== Given entries ==

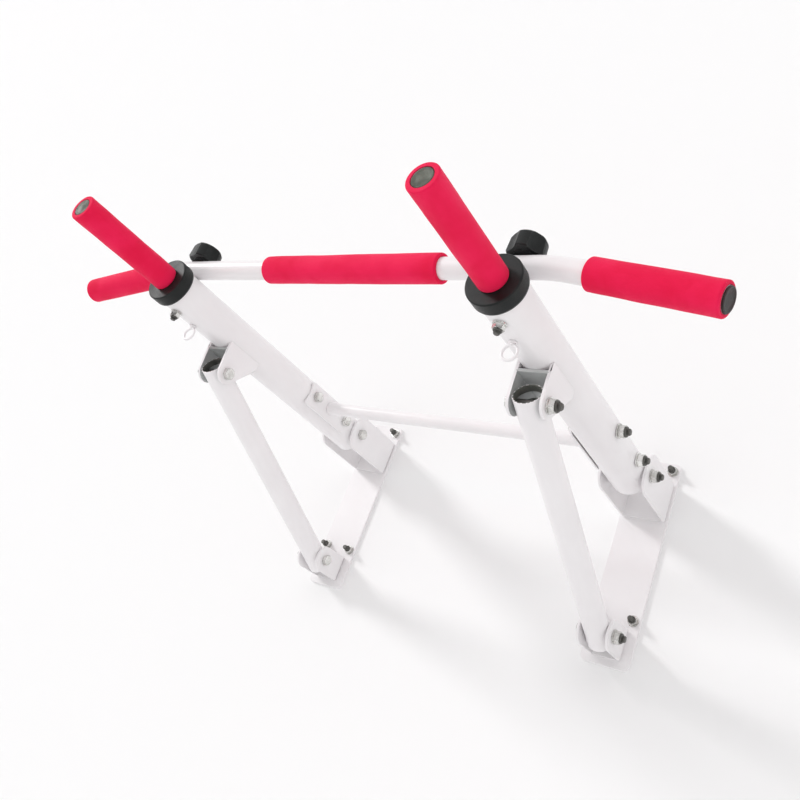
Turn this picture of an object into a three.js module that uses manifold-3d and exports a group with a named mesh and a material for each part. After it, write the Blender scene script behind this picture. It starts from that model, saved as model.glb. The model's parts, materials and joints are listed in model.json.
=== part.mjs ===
// Wall-mounted folding pull-up bar: two wall brackets, two hinged arms with diagonal braces, a bent
// pull-up bar clamped on the arms by hand knobs, and a foam parallel handle out of each arm's front end.
// Millimetres, +Z up. The wall is the plane Y = 0 and the bar stands out from it towards -Y.
// The origin is on the wall, midway between the arms, at the height of the arms' centre lines.
import * as THREE from "three";
import { mergeVertices } from "three/addons/utils/BufferGeometryUtils.js";
import Module from "manifold-3d";

const wasm = await Module();
wasm.setup();

// ---------- driving dimensions ----------
const ARM_X = 275; // half the distance between the two arms' centre lines
const GAP = 0.3; // clearance between pieces that touch

const PLATE = { width: 76, top: 68, bottom: -265, thick: 5, corner: 9 };
const WALL_BOLT = { dx: 27, heights: [54, -191], hole: 4.5, end: -24 };

const PIVOT = { y: -110, z: 0 }; // hinge of the arm in its wall bracket
const FOOT = { y: -56, z: -230 }; // hinge of the brace in its wall bracket
const HEAD = { y: -442, z: -66 }; // bolt of the brace in the bracket under the arm

const ARM = { radius: 30, wall: 2.5, rear: -97, front: -592.7 };
const ARM_SIDES = 36; // facets round the arm and round what fits it
const COLLAR = { radius: 34.5, rear: -579, front: -599, face: 6 };
const HANDLE = { radius: 12.7, wall: 2, rear: -470, front: -757.2 };
const HANDLE_BUSH = { rear: -480, front: -500 };
const HANDLE_FOAM_FRONT = -760;

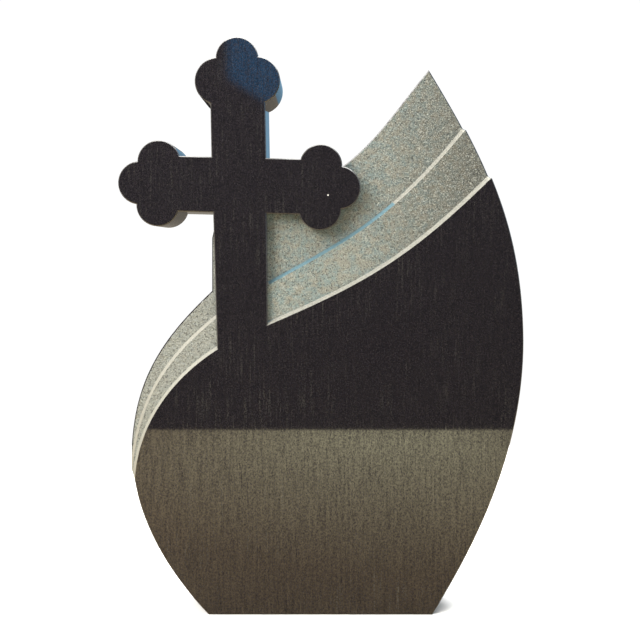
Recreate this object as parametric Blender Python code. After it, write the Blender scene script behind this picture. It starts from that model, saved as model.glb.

== Exercise ==
Everything from the first line above through the line that contains "under the arm" should be duplicated exactly, please, and nothing beyond it.

== Task output ==
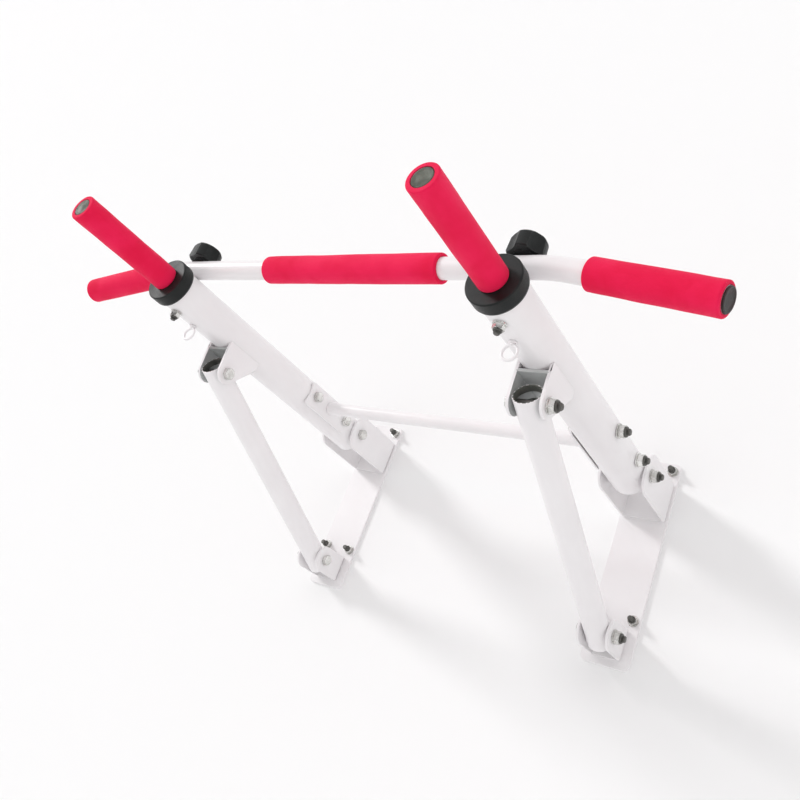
Turn this picture of an object into a three.js module that uses manifold-3d and exports a group with a named mesh and a material for each part. After it, write the Blender scene script behind this picture. It starts from that model, saved as model.glb. The model's parts, materials and joints are listed in model.json.
=== part.mjs ===
// Wall-mounted folding pull-up bar: two wall brackets, two hinged arms with diagonal braces, a bent
// pull-up bar clamped on the arms by hand knobs, and a foam parallel handle out of each arm's front end.
// Millimetres, +Z up. The wall is the plane Y = 0 and the bar stands out from it towards -Y.
// The origin is on the wall, midway between the arms, at the height of the arms' centre lines.
import * as THREE from "three";
import { mergeVertices } from "three/addons/utils/BufferGeometryUtils.js";
import Module from "manifold-3d";

const wasm = await Module();
wasm.setup();

// ---------- driving dimensions ----------
const ARM_X = 275; // half the distance between the two arms' centre lines
const GAP = 0.3; // clearance between pieces that touch

const PLATE = { width: 76, top: 68, bottom: -265, thick: 5, corner: 9 };
const WALL_BOLT = { dx: 27, heights: [54, -191], hole: 4.5, end: -24 };

const PIVOT = { y: -110, z: 0 }; // hinge of the arm in its wall bracket
const FOOT = { y: -56, z: -230 }; // hinge of the brace in its wall bracket
const HEAD = { y: -442, z: -66 }; // bolt of the brace in the bracket under the arm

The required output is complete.